Though the Canadian residential school program came into its full power in the 1860s and '70s (after the passage of the Indian Act and an amendment that made attendance at residential or day schools mandatory for Indigenous children), efforts to assimilate Indigenous populations into European colonial society had been going on since the French arrived in New France in the 17th century. Historian John S. Milloy has argued that the goal of these schools was to "kill the Indian in the child" by removing children from their families, forbidding them to speak their native languages or practice their religious beliefs, and in theory, preparing them to assimilate into mainstream Canadian society. In practice, the schools were successful in cutting children off from their cultures, if the children survived at all—mortality rates were extremely high due to poor conditions, inadequate medical care, and unwillingness on the part of school officials to quarantine or treat the huge number of students infected with tuberculosis. Many children who died were buried in unmarked graves and have never been identified, while those who survived had neither the cultural knowledge to reintegrate into their families nor the skills to assimilate into white society. Many more were kidnapped and adopted out to white families. The last residential school closed in 1996, and in 2008, Prime Minister Stephen Harper created the Truth and Reconciliation Commission (TRC) to investigate the history of the schools. Through interviews with around 7000 survivors of the residential schools, the TRC concluded in 2015 that the schools' actions amounted to cultural genocide.
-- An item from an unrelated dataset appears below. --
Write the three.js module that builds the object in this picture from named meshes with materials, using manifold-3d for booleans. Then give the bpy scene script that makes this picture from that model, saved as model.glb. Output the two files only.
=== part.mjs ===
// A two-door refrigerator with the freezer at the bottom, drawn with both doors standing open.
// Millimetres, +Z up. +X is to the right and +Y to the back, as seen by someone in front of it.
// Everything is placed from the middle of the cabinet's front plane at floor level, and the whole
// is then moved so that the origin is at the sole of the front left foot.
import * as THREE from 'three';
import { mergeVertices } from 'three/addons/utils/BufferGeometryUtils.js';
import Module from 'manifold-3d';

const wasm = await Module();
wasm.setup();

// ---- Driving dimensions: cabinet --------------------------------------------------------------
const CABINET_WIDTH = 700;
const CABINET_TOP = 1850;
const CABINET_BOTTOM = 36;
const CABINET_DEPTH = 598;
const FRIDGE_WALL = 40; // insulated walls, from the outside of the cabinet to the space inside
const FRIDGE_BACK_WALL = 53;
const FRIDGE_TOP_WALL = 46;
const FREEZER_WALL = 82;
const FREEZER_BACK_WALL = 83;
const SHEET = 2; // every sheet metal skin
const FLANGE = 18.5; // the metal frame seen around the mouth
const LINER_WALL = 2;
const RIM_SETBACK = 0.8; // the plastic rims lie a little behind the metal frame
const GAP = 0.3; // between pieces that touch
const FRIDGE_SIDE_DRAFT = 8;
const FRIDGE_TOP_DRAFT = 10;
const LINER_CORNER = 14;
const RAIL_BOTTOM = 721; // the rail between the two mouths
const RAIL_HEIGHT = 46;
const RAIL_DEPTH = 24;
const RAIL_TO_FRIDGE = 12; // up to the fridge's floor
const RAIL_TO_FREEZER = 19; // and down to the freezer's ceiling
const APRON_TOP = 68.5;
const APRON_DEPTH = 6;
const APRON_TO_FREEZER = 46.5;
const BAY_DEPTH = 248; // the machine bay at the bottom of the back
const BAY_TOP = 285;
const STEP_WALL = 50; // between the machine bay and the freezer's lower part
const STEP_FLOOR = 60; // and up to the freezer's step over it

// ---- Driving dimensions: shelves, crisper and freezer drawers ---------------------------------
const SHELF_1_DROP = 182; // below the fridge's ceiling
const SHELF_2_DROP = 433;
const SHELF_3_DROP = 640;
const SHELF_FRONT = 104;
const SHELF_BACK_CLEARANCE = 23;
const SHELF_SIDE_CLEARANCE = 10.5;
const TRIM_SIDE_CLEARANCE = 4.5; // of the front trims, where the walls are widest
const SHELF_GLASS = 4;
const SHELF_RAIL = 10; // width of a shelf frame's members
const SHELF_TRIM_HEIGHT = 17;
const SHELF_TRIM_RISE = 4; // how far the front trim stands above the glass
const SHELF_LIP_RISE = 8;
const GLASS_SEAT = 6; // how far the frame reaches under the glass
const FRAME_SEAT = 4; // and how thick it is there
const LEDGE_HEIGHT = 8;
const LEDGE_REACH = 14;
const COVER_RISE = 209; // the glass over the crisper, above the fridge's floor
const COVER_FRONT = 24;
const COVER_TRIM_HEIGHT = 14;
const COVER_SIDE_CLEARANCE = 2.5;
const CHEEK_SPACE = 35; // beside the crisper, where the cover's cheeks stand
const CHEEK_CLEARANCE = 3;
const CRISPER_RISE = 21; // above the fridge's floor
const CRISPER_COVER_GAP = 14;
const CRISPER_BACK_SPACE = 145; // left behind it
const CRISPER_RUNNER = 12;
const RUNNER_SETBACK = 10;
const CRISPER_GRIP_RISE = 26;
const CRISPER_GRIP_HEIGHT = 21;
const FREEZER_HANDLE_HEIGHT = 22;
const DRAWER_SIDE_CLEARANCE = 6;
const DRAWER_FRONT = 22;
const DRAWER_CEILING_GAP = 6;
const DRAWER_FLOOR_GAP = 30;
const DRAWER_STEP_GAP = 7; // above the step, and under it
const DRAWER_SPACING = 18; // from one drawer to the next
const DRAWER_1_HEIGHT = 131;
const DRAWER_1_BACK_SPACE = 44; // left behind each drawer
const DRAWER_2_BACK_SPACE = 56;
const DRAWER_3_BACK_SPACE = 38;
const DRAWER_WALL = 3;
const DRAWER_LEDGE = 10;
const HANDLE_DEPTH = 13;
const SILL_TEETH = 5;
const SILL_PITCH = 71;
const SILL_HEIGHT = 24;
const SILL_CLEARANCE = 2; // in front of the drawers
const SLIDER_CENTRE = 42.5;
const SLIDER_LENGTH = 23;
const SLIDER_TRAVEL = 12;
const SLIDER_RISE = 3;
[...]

Other Books Related to The Marrow Thieves

Much of Cherie Dimaline's work focuses on the Indigenous experience; in addition to The Marrow Thieves, she's written two other novels (The Girl who Grew a Galaxy and Red Rooms) and a collection of short stories titled A Gentle Habit. Other Indigenous authors creating novels for young adults include Katherena Vermette, whose graphic novel A Girl Called Echo is a sci-fi version of Métis history; Aviaq Johnston (Those Who Run in the Sky); and Eden Robinson, the author of the Trickster trilogy in which an Indigenous teen learns he's part Trickster. Other authors have explored the residential school system specifically, such as with Christy Jordan-Fenton's Fatty Legs, which tells the story of her Inuit mother-in-law's experience at one of these schools. In 1999, historian John S. Milloy released A National Crime, which drew on first-person accounts and primary source documents to expose the corruption and the damage done by the residential school system. This cause was later taken up by the Truth and Reconciliation Commission, which in 2015 published its findings online and in paperback. The five volumes consist of thousands of pages of testimony and suggested action items to mitigate some of the damage.
Key Facts about The Marrow Thieves
  • Full Title: The Marrow Thieves
  • When Written: 2015-16
  • Where Written: Toronto, Canada
  • When Published: 2017
  • Literary Period: Contemporary
  • Genre: Young adult novel, dystopian fiction
  • Setting: Central Canada, sometime around 2050
  • Climax: Minerva dies during the attempt to rescue her
  • Antagonist: The government, the residential schools, and the Recruiters (particularly Travis and Lincoln)
  • Point of View: First person

Extra Credit for The Marrow Thieves

Linguistically Endangered. The TRC found that of the 90 Indigenous languages still spoken in Canada, most of them are endangered, and in many cases are only spoken by the elderly. Especially for those languages that are primarily oral and don't have a written system, a language going extinct means the death of important stories, customs, legends, and other knowledge that only exists in its original form. One of the biggest culprits of language extinction is the internet, as its ubiquity and majority-English language websites entice people to abandon their localized languages and traditions in favor of conforming with the globalized mainstream.